Similar to the above, the employer must ensure that its foreign employees with a minimum employment contract of 6 months must also be included in its Social Security Program.

  1. Appoint and Train Designated Indonesian Co-Worker

For every foreign employee hired, the employer must designate an Indonesian national as the foreigner employee’s co-worker with the purpose to accelerate the transfer of knowledge/skills while gradually reducing the need for foreign employees. The employer must, also, conduct the necessary training and education for the designated co-workers.

  1. Facilitate Indonesian Language Training

Employers must facilitate necessary teaching /training of the Indonesian language to foreign employees

  1. Only Hired for Permitted Positions

Foreign nationals are only allowed to hold certain positions in Indonesia. The Indonesian government only allows foreigners to hold certain positions/job titles. The Ministry of Manpower specifies various job titles closed to foreign employees. Generally speaking, these job titles are within the area of human resources/personnel management and workplace safety.

  1. Employee Requirements

The employee must obtain the following in order to work in Indonesia.

  1. Obtaining Temporary Stay Permit Visa

Upon being engaged for employment by the Indonesian employee while in the foreign employee’s home country, the employee must apply for a limited stay permit visa (“VITAS”) in the foreigner’s home country Indonesian consulate general/ embassy. Within 7 days of arrival in Indonesia, the foreign employee must then convert his/her VITAS into an ITAS card. The ITAS card allows the foreign employee to live in Indonesia for 1 year and may be renewed annually up to 2 times.

  1. Obtaining Exit/Re-Entry Permit

Should an ITAS card holder intend to temporarily leave Indonesia, the foreign employee must apply for an exit/re-entry permit from the Immigration Office. The application process usually takes one day and requires the applicant to write a letter requesting to leave the country. The permit is stamped along with the ITAS card in the foreigner’s passport.

It is highly recommended to always have a valid multiple re-entry permit stamped on the passport in case of an emergency.

  1. Obtaining Visa for Dependents

Obtaining a dependent visa allows the employee’s family members to stay in Indonesia. However, it does not entitle the family members to work in Indonesia. The validity period of the dependent visa is similar to the employee’s visa.

  1. Obtaining Taxpayer Registration Number

A foreign employee registered in the employer’s RPTKA and has been working for a minimum of six months in Indonesia must obtain a Taxpayer Registration Number (Nomor Pokok Wajib Pajak/NPWP) from the Tax Office.

  1. General Requirements for Foreign Employees

The general requirements for a foreign employee to be hired in Indonesia are: (i) Educational Background The candidate must hold bachelor’s degree or higher. If the position requires specialized education, then a relevant degree (e.g. in education or engineering) is required; (ii) Recommendation/Track Record A recommendation letter from the previous employer, demonstrating that the employee has worked for at least five years.

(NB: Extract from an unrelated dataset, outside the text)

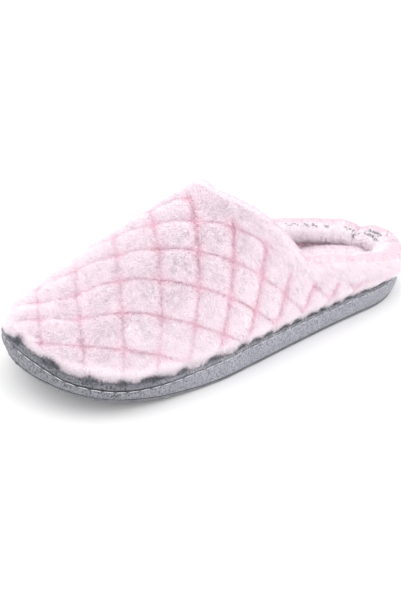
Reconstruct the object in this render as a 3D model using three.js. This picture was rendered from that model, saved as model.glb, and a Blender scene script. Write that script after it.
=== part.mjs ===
// Quilted fleece clog slipper, the left shoe of a pair, in millimetres.
// The toe points to -Y, the heel to +Y, the outer (lateral) side of the foot to +X, and +Z is up.
// Every piece is worked out from one last: an outline on the floor, a seam line, a ridge and a topline.

import * as THREE from "three";
import { mergeVertices } from "three/addons/utils/BufferGeometryUtils.js";

// Plan of the sole
const LENGTH = 266;
const BALL_WIDTH = 98.5;
const HEEL_WIDTH = 72;
const HEEL_ROUND = 44;
const HEEL_ROUND_POWER = 2.2;
const TOE_ROUND = 44;
const TOE_ROUND_POWER = 2.5;
const TOE_SWING = 2.4;

// Heights of the sole
const SOLE_HEIGHT = 14;
const TOE_SPRING = 17;
const HEEL_LIFT = 3;
const OUTSOLE_THICKNESS = 1.5;
const OUTSOLE_INSET = 0.4;
const SOLE_TUCK = 1;
const SOLE_BULGE = 0.8;
const SOLE_EDGE = 1;
const SOLE_TOP_EDGE = 0.8;

// Heights of the upper above the floor
const INSTEP_HEIGHT = 95;
const TOE_BOX_HEIGHT = 34;
const HEEL_COLLAR_HEIGHT = 32;
const OPENING_LENGTH = 141;
const MEDIAL_DROP = 4;
const HEEL_DIP = 5.5;
const HEEL_DIP_PLACE = 17;
const HEEL_DIP_WIDTH = 6;

// Form of the upper
const UPPER_SPREAD = 3.6;
const TOE_SPREAD = 0.6;
const SWELL_HEIGHT = 9;
const SWELL_SHARE = 0.4;
const HEEL_LEAN = 1.5;
const SIDE_FULLNESS = 2;
const TOE_FULLNESS = 1.8;
const TOE_CAP_AT = 0.88;
const CROWN_FULLNESS = 2.08;
const HEEL_RIDGE = 34;
const TOE_RIDGE = 30;
const RIDGE_BLEND = 8;
const WALL = 5.5;
const HEEL_WALL = 16.5;
const COLLAR_ROLL = 12.5;
const HEEL_ROLL = 21;
const HEEL_PAD_LENGTH = 64;
const ROLL_CROWN = 6.25;
const ROLL_FULLNESS = 2.6;
const ROLL_BAND = 16;

// Grey turned edge along the seam
const RAND_TOE_HEIGHT = 4.2;
const RAND_HEEL_HEIGHT = 2.2;
const RAND_RISE_AT = 0.45;
const RAND_RISE_SHARE = 0.35;
const RAND_CROWN_SHARE = 0.75;
const RAND_THICKNESS = 1.8;
const RAND_PROUD = 0.4;

// Padded footbed
const INSOLE_THICKNESS = 4.5;
const INSOLE_TOE_THICKNESS = 2;
const INSOLE_TAPER_AT = 0.8;
const INSOLE_TAPER_SHARE = 0.16;
const INSOLE_EDGE = 3;

// Diamond quilting, in millimetres of cloth
const QUILT_PITCH = 23.6;
const QUILT_DEPTH = 3;
const QUILT_SOFTNESS = 1.3;
const CROSS_SLOPE = 0.5;
const LONG_SLOPE = 1;
const CROSS_PHASE = 16;
const LONG_PHASE = 14;
const HEEL_TURN = 60;
const BACK_SEAM = 7;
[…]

What Incentives Are Available to Foreign Investors by the Government?

The Indonesian government offers various incentives to investors engaging in certain promoted projects. The incentives available to these investors depend on the type of industry, location of the project in Indonesia, type of investment, as well as other factors. The government body in charge of processing investment promotion applications and granting incentives is the Indonesia Investment Coordinating Board. This chapter highlights these available incentives as well as applicable requirements.

  1. Corporate Income Tax Holiday

Below is an explanation of the types of projects eligible to receive tax holidays and the applicable requirements.

  1. Tax Allowance Facility

In addition, investors investing in certain industries and/or less developed areas are potentially eligible for tax reductions.

  1. Additional net income reduction up to a maximum of 30% of the amount of investment in tangible fixed assets, subject to an annual 5% rate for 6 years;
  2. Accelerated depreciation and amortization;
  3. Loss carry-forward period extension up to 10 years (with additional years eligible subject to certain requirements);
  4. Tax withholding on dividends distributed to a non-resident shareholder at 10% (unless the applicable tax treaty stipulate a lower rate).
  1. Import Tax Exemption

The BKPM also offers import tax exemptions incentives to investors engaging in manufacturing of goods to be exported.

  1. Special Economic

Zones The Indonesian government has designated several regions to be Special Economic Zones (“KEK”). Companies operating in a KEK can apply for corporate income tax exemptions/reductions., Value Added Tax (“VAT”) exemption/reductions, and import tax exceptional reductions.

  1. Bonded Zones

The Indonesian government defines a bonded zone as an area designated for processing goods and materials, construction designing, engineering, sorting, performing preliminary inspections, performing final inspections, and packing of imported goods and materials originating from other areas within the Indonesian Customs Territory, mainly for export purposes.

What are the Legal Issues Associated with Foreign Ownership of Land?

Ownership Rights In general, there are two ways for foreign investors seeking to obtain rights to land in Indonesia: by establishing a foreign limited liability company (referred to as a PT PMA) and by residing and working in Indonesia.